REPUBLIKA.CO.ID, JAKARTA— Anggota Senior di Gatestone Institue sekaligus anggota Shillman pada David Horowitz Freedom Center menggambarkan tentang kondisi rasisme yang terjadi di negara-negara Eropa oleh oknum imigran Muslim.
Dia menyebut adanya pandangan bahwa saat banyak ras yang berbenturan, maka yang minoritas-lah yang akan menjadi korban.
Baru-baru ini di Inggris, seorang politisi buruh dan anggota parlemen untuk Rotherham bernama Sarah Champion dituduh memicu kebencian rasial dan bertindak seperti pembunuh neo-fasis.

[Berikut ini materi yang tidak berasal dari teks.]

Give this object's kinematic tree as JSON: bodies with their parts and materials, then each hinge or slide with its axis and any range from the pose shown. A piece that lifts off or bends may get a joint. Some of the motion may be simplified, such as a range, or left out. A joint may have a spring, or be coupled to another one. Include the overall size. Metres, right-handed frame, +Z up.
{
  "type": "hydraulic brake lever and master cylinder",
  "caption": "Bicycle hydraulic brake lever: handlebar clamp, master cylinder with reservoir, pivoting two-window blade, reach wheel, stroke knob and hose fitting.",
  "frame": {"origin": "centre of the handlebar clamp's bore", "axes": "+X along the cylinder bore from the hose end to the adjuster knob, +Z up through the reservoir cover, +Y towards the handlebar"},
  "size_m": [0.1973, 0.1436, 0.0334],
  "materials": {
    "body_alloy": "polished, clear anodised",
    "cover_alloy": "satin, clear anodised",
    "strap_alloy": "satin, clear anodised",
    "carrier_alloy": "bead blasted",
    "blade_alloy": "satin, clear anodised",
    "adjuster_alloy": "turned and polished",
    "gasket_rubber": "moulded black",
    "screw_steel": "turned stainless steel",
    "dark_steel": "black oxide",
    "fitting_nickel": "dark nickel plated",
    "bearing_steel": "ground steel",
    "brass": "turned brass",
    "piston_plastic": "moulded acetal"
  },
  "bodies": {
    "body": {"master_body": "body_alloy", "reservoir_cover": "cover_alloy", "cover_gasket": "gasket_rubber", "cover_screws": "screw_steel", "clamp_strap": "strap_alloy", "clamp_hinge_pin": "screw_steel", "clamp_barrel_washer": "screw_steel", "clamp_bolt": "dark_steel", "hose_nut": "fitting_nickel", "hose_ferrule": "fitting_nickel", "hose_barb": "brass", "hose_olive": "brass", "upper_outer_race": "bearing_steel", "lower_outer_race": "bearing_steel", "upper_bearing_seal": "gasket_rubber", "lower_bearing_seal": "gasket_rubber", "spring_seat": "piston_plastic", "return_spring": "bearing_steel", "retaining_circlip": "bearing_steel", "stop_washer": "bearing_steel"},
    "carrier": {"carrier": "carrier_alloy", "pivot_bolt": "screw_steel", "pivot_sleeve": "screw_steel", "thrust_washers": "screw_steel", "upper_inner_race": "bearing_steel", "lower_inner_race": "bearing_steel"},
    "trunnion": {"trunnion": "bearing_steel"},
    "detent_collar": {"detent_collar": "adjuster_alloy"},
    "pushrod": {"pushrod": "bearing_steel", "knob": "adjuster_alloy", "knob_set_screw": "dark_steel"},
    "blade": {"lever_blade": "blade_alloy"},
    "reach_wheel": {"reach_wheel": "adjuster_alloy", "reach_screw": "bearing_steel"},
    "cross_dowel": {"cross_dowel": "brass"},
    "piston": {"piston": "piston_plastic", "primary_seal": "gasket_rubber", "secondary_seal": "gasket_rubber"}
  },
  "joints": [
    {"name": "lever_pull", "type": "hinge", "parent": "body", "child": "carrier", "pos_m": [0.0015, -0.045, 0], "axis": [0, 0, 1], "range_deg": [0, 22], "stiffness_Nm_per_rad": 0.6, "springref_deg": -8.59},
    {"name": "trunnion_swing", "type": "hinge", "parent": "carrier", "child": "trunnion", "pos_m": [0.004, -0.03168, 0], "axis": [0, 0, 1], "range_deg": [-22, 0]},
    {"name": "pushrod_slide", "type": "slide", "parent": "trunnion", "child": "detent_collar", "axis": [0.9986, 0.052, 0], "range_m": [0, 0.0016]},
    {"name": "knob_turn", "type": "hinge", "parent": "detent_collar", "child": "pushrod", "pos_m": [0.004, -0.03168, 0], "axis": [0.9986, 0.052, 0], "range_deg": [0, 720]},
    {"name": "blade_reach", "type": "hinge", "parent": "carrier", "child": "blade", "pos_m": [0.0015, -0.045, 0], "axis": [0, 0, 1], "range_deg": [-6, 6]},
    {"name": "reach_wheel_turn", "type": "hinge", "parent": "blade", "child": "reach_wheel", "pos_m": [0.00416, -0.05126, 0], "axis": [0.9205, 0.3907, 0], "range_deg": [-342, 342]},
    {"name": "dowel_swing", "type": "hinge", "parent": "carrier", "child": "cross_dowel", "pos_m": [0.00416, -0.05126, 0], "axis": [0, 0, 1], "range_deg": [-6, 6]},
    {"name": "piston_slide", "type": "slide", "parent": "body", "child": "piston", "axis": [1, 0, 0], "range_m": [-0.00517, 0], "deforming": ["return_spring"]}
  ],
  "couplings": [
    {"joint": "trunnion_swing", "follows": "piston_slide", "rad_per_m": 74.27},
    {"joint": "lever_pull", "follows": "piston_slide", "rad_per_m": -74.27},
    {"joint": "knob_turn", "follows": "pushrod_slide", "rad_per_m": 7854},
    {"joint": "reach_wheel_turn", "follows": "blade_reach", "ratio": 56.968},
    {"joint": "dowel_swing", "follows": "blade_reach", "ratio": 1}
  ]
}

Dia berani menyatakan bahwa Inggris memiliki masalah dengan pria Pakistan Inggris yang memperkosa dan mengeksploitasi gadis kulit putih. Elemen yang sama menuduh Champion sebagai "pembunuh" dan menyebut program anti-ekstremisme Inggris, Prevent, dibangun di atas dasar Islamofobia dan rasisme.
Namun beberapa pekan sebelumnya, sebuah artikel berjudul "Saya diperkosa oleh geng penjagaan Rotherham, sekarang saya masih menghadapi pelecehan rasis online," muncul.
Di dalamnya, seorang wanita Inggris alias "Ella" mengungkapkan bahwa pemerkosa Muslimnya memanggil dirinya dengan sebutan yang tidak senonoh. Selama lebih dari 100 kali dia menyebut telah diperkosa di masa mudanya oleh gang Pakistan.
"Kita perlu memahami kejahatan yang diperburuk secara rasial dan agama jika kita ingin mencegahnya dan melindungi orang-orang dari kejahatan itu dan jika kita ingin menuntut secara benar untuk kejahatan itu," kata Ella dalam wawancara terbarunya.
Upaya pencegahan, perlindungan dan penuntutan itu terhalang karena telah mengabaikan cara penanganan dengan benar dari aspek-aspek religius dan rasisme.
Upaya Ella untuk menyoroti aspek religius dan rasis serta pelecehan serupa hanya menyebabkan banyaknya pelecehan dari ekstremis sayap kiri dan akademisi feminis radikal.
Kejadian itu tidak hanya terjadi di Inggris. Menurut laporan 9 Agustus 2019 lalu, di kota Uppsala di Swedia, ada empat perempuan diperkosa dalam beberapa hari.
Meski polisi gagal mengeluarkan deskripsi para pemerkosa, mereka mengeluarkan peringatan kepada kalangan perempuan untuk berpikir bagaimana seharusnya berperilaku dan tidak berjalan keluar sendirian.
Di Jerman, tujuh migran Muslim memperkosa seorang gadis remaja Jerman di sebuah taman, setelah membiusnya di sebuah disko di Freiburg.
Kepala polisi kemudian memperingatkan perempuan Jerman untuk tidak menggunakan alkohol atau narkoba. Nasihat tersebut akan lebih diterima jika itu tidak dilakukan di bawah tekanan.
Misalnya, setelah gerombolan migran Muslim melakukan kekerasan seksual sebanyak seribu wanita pada Malam Tahun Baru 2016 di Cologne, Jerman.
Wali Kota Cologne, Henriette Reker, meminta perempuan untuk lebih siap, terutama dengan karnaval Cologne yang akan datang.
Demikian pula, di Austria, setelah seorang wanita berusia 20 tahun yang menunggu di halte bus di Wina diserang, dipukuli, dan dirampok empat pria Muslim, termasuk seseorang yang memulai dengan meletakkan tangannya di rambut.
Karena itu, seorang profesor antropologi sosial wanita Universitas Oslo di Norwegia, Unni Wikan, meyakini perempuan Norwegia harus mengambil langkah tanggung jawab mereka atas perkosaan ini, sebab pria Muslim menggunakan cara berpakaian yang provokatif.
Begitu banyak klaim feminis bahwa wanita bebas untuk berpakaian dan berperilaku serampangan serta provokatif seperti yang mereka inginkan.
Dalam kondisi ini, celakalah bagi pria yang salah mengartikan sikap kelompok feminis tersebut kecuali jika dia berasal dari kelompok minoritas ras atau agama.
Kesimpulan Profesor Wikan bukanlah bahwa pria Muslim yang tinggal di Barat perlu menyesuaikan diri dengan norma-norma Barat. Sebaliknya, perempuan Norwegia pun harus menyadari bahwa kita hidup dalam masyarakat multikultural dan harus menyesuaikannya.